Google Cloud’s Speech-to-Text can be tricky to get set up correctly.

If the process fails during audio conversion, make sure the original audio files are in .m4a format. Conversion from other formats is not currently supported.
If the process fails during upload to your Google Cloud Storage bucket, make sure your service account was granted at least Storage Admin access.
If the process fails during transcription, make sure the file path to your JSON key is correctly set and that Google Cloud’s Speech-to-Text API is activated.
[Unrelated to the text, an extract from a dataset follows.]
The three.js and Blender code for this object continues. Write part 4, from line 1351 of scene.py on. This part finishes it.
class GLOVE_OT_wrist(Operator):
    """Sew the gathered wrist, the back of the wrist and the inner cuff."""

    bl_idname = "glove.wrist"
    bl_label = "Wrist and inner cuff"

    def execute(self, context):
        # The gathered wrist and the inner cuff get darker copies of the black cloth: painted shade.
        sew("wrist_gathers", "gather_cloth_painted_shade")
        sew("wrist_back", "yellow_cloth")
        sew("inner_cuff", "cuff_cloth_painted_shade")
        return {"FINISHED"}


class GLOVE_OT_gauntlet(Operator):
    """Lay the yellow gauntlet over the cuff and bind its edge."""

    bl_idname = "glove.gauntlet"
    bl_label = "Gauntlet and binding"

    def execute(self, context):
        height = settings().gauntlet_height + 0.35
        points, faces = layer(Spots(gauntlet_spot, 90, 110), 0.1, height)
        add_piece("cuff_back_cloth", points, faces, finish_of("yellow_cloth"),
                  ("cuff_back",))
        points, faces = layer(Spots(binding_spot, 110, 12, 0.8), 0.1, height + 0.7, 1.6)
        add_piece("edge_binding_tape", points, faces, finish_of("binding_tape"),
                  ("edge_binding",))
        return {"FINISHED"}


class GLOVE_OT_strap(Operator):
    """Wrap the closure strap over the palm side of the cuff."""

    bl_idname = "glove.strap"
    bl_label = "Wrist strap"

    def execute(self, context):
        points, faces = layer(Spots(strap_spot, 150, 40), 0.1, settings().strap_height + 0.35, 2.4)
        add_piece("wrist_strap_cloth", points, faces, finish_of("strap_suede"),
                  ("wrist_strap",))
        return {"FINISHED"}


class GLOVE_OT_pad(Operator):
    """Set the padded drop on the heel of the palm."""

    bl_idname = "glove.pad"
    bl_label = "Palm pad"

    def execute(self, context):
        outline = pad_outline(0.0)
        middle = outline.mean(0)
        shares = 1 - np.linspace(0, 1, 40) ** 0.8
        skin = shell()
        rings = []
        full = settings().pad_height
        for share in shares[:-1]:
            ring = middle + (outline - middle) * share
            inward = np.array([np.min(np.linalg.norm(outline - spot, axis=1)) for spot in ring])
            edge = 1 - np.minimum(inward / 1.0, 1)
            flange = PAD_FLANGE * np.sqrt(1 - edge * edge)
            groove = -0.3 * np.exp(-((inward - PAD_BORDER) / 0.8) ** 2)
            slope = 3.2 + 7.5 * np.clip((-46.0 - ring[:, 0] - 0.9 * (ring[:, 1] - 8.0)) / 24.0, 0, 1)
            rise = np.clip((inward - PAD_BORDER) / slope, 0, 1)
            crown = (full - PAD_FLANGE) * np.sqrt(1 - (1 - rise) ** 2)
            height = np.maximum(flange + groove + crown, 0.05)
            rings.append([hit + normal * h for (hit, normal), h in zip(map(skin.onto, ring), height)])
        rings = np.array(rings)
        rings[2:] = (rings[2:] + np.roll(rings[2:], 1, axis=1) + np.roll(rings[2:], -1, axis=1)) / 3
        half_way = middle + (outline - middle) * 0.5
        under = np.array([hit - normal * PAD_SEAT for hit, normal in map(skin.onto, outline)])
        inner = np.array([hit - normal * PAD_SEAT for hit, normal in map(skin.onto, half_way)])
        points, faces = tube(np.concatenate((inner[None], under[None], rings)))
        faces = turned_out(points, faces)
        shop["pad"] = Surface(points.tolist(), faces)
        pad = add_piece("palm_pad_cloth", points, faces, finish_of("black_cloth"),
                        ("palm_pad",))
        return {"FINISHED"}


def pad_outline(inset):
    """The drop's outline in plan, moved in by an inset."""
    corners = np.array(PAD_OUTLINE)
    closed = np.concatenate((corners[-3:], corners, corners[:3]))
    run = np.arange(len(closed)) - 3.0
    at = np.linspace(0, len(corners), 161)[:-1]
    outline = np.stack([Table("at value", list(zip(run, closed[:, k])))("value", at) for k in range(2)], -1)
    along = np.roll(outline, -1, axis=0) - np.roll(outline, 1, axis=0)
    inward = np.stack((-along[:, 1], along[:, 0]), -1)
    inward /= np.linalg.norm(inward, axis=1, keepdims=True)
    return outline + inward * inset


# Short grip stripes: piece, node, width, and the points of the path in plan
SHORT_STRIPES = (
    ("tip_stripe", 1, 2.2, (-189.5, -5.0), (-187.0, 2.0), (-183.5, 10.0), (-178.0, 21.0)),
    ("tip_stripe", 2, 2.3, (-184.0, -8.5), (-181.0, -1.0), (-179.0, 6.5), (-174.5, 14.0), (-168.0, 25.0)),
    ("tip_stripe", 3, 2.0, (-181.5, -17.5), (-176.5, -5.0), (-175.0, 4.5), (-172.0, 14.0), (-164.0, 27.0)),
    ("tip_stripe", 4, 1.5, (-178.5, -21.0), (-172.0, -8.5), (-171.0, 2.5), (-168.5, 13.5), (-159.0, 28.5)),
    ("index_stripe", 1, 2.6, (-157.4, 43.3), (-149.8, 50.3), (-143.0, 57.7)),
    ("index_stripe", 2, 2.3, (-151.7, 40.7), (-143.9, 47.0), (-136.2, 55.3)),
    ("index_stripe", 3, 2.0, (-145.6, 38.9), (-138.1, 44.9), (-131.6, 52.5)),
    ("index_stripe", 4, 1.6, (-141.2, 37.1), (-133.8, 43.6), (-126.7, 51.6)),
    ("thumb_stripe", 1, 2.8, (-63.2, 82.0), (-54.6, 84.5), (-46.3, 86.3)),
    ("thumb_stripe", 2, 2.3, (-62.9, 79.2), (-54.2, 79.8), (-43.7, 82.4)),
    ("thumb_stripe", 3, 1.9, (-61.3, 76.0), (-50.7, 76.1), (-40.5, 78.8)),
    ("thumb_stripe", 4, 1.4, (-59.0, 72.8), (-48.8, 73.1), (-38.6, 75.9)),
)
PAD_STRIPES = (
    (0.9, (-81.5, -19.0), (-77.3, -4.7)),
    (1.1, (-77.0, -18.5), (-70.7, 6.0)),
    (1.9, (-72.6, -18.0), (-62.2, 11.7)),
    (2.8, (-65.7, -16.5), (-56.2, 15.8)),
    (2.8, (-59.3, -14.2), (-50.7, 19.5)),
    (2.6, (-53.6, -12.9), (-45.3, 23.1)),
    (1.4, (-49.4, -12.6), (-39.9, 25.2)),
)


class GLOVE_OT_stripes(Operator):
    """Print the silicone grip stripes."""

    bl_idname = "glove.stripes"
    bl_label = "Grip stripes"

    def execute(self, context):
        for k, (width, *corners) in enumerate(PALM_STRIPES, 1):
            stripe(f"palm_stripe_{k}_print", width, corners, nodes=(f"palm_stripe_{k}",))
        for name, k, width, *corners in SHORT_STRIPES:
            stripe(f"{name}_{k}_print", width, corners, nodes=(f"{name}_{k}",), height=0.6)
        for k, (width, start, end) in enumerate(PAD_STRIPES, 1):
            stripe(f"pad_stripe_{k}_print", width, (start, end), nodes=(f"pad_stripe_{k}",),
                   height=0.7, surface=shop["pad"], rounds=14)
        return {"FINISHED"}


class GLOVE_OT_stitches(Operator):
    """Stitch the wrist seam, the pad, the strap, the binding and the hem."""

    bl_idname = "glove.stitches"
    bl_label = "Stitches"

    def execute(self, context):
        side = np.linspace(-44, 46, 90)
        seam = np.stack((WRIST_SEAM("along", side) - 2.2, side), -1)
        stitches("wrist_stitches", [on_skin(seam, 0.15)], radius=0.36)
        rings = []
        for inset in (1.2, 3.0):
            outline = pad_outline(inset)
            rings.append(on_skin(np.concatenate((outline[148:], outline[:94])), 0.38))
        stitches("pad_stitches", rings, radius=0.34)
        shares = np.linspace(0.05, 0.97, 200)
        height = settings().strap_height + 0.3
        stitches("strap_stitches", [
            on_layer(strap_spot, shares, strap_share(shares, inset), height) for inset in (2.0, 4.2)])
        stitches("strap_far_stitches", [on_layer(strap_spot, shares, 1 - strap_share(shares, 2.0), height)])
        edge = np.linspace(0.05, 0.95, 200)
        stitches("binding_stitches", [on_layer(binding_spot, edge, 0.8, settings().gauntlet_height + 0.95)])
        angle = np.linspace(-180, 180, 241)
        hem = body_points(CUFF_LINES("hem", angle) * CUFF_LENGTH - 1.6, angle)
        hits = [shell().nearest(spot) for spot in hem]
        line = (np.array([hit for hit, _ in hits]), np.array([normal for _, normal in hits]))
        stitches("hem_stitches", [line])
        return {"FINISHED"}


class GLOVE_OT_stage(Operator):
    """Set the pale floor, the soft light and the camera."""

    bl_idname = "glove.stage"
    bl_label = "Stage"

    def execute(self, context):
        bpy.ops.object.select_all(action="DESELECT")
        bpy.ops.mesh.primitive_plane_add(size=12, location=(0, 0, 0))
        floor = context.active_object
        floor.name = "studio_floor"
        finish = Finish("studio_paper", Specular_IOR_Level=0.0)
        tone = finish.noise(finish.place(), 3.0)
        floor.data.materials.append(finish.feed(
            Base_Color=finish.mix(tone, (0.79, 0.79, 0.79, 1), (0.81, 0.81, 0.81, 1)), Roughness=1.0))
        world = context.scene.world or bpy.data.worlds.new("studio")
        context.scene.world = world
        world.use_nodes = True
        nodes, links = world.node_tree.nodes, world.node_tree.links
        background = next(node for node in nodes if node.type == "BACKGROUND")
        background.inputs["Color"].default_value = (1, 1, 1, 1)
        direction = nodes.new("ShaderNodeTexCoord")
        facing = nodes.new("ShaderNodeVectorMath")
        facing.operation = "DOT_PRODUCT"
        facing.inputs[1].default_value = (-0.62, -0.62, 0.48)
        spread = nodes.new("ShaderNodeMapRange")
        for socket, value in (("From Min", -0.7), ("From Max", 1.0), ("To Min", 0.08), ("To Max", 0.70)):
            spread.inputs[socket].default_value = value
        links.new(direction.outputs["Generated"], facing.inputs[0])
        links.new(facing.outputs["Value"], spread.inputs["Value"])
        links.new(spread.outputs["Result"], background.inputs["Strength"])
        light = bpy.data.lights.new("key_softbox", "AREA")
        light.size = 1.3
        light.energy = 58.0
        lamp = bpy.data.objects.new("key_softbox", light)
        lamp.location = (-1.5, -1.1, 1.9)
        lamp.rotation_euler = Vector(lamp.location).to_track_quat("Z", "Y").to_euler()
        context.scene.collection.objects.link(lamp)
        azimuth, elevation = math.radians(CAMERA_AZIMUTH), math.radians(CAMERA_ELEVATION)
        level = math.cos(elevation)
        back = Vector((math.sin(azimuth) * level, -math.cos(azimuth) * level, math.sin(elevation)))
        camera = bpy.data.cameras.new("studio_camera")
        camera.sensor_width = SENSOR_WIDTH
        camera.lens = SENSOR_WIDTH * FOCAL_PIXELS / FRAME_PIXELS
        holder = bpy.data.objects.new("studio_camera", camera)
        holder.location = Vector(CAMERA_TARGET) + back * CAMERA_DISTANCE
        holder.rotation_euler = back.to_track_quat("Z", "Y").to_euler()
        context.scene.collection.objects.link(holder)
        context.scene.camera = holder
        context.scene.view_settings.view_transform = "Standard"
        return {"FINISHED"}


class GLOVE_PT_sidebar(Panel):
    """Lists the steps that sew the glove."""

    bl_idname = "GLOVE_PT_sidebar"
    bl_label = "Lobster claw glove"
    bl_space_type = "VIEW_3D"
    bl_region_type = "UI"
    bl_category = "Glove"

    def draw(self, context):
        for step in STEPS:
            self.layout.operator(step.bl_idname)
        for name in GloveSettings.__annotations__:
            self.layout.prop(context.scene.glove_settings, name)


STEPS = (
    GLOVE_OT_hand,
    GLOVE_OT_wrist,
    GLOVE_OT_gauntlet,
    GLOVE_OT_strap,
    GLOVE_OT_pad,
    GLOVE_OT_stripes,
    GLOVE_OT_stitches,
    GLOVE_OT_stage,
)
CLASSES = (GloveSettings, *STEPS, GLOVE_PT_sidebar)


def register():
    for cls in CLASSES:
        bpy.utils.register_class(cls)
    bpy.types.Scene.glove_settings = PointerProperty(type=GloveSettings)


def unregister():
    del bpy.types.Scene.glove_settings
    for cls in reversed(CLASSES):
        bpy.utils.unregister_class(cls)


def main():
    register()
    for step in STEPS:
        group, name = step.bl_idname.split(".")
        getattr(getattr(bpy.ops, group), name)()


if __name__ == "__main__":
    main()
Wait a few minutes before trying again.

Note: See appendix for additional resources on vsearch.

How we allow for full-text search

The FULLTEXT index on vsearch, tsearch MySQL allows for full-text search by declaring a column in your table as FULLTEXT, and works with CHAR, VARCHAR, or TEXT data types, see below:

CREATE TABLE vsearch(
    filestem VARCHAR(25) NOT NULL,
    transcript TEXT,
    PRIMARY KEY (filestem),
    FULLTEXT (transcript)
);

This then allows a query to be made using MATCH(full-text column name) AGAINST (query), as below:

SELECT
    url,
    title
    MATCH(transcript) AGAINST(query) AS relevance
FROM
    exhibits,
    vsearch
WHERE
    MATCH(transcript) AGAINST(query)
    AND
    filename LIKE CONCAT('%', filestem, '.r%')
;

with the added benefit of returning a relevance score, which we then used to prioritize which results are displayed first.
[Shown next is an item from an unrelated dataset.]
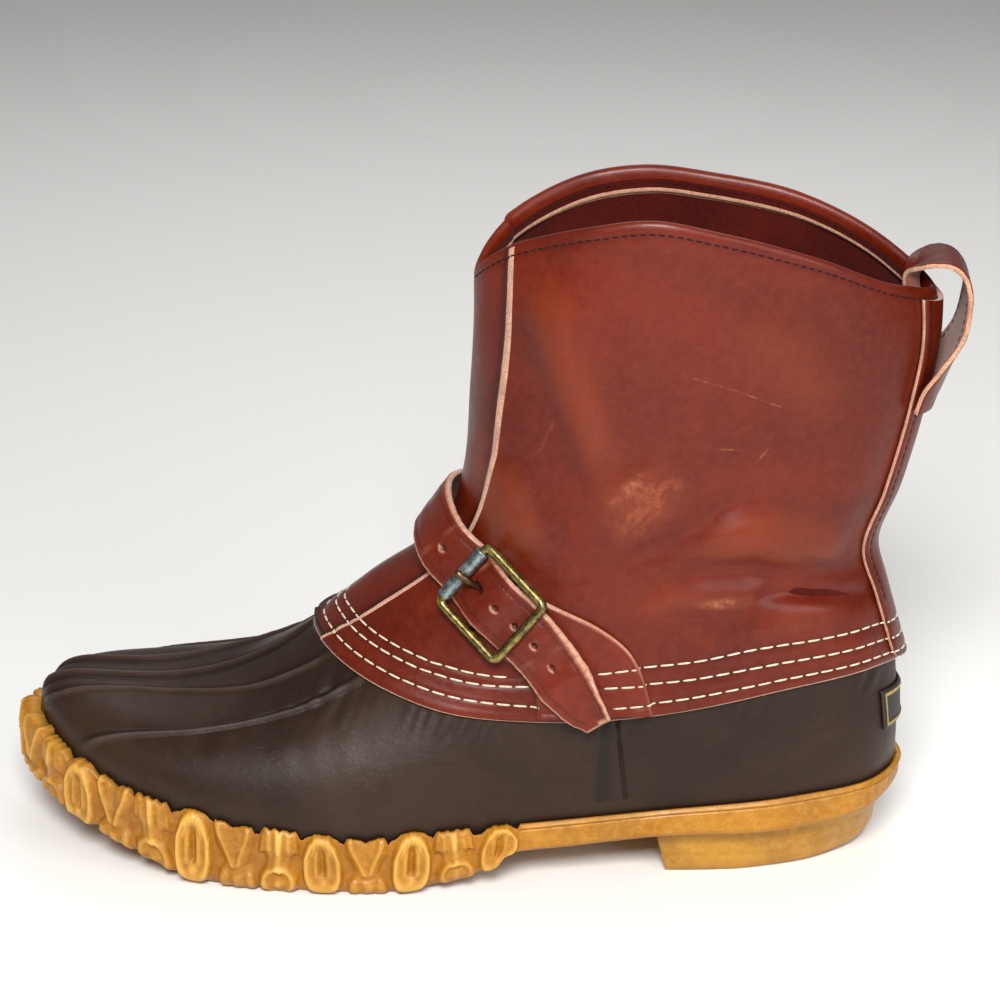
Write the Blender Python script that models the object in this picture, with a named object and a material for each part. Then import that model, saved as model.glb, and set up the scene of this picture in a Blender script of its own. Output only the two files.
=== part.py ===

The query that the advanced search performs

We ended up using a query that combines 3 searches:

First, one that uses full-text search to query the tsearch table of scraped collections pages
Second, another that uses full-text search to query the vsearch table of transcriptions
Third, one that does a limited keyword search on titles, as the site’s original limited search contained when we took on the project.
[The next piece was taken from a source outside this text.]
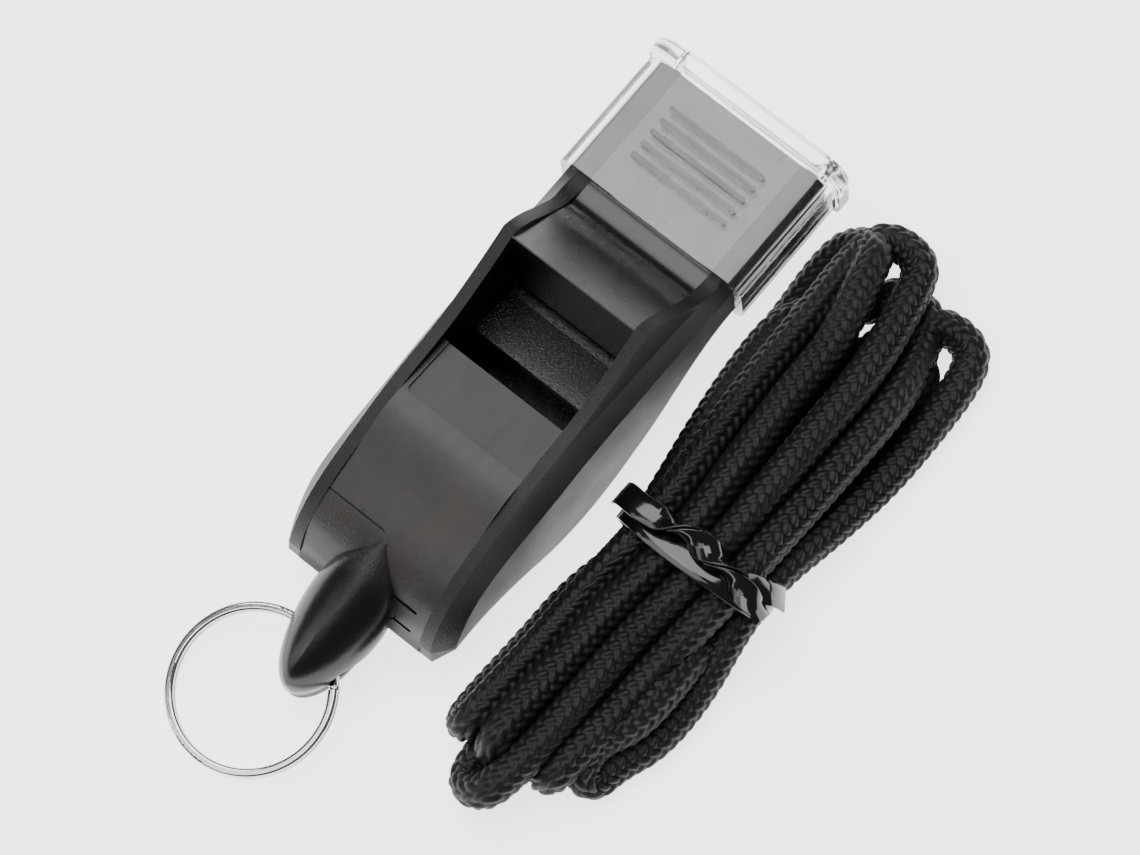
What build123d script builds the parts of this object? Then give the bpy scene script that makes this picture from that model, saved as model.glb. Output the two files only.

We combined these 3 and ordered the results by relevance, making for a much more powerful search feature. See below:

SELECT
    url,
    MIN(title),
    MIN(result_type)
FROM (

    -- query the tsearch table of scraped collections pages 
    SELECT
        url,
        collection AS title,
        MATCH(body) AGAINST(query) AS relevance,
        ' ' AS result_type
    FROM
        collections,
        tsearch
    WHERE
        MATCH(body) AGAINST(query)
        AND
        curl LIKE CONCAT('%\"', SUBSTRING(url, 2), '%')

    UNION

    -- query the vsearch table of transcriptions
    SELECT
        CONCAT('/', SUBSTRING(url, 10, CHAR_LENGTH(url) - 11)) AS url,
        title,
        MATCH(transcript) AGAINST(query) AS relevance,
        '(transcription result)' AS result_type
    FROM
        exhibits,
        vsearch
    WHERE
        MATCH(transcript) AGAINST(query)
        AND
        filename LIKE CONCAT('%', filestem,'.r%')

    UNION

    -- query as keyword search on exhibit titles
    SELECT
        CONCAT('/', SUBSTRING(url, 10, CHAR_LENGTH(url) - 11)) AS url,
        title,
        MATCH(title) AGAINST(query) AS relevance,
        ' ' AS result_type
    FROM
        exhibits
    WHERE
        MATCH(title) AGAINST(query)

    ORDER BY relevance DESC
) AS sub
GROUP BY url
;

Appendices

Debugging

Tips for debugging JavaScript

The simplest way to debug JavaScript is to print things to the console. For example,

console.log("view me in the browser’s console");

Some browsers allow you to print out a JavaScript object and interact with it, for example if working with a Plyr.js object named player:

console.log(player);

Alternatively, if trying to debug on a mobile device, the easiest way is to use alert. For example,

alert("this opens an alert window!");

Tips for debugging the web server

Apache stores its logs in /var/log/apache2, so to watch the error logs while making changes to the site, use this command:

sudo less /var/log/apache2/reelradio-error.log

Enter your password when prompted by sudo, and then press F (capital f) to watch for new entries.

If the files are being served by nginx, the logs are in /var/log/nginx, so to watch for errors use this command:

sudo less /var/log/nginx/error.log

How to check the status of the web server

If something goes wrong, to check if the Apache web server is up run this command:

service apache2 status

Or if the files are being served by nginx:

service nginx status

Software requirements

Minimum browser requirements for embedded audio player

The embedded audio player needs a browser that supports Media Source Extensions. A detailed list of browsers that support MSE can be found at https://caniuse.com/mediasource

The most common browsers supported are:

Microsoft Edge (all versions)
Google Chrome (at least version 23, released in 2012)
Safari (at least version 8, released in 2014)
Firefox (at least version 42, released in 2015)
Internet Explorer (at least version 11 on Windows 8+)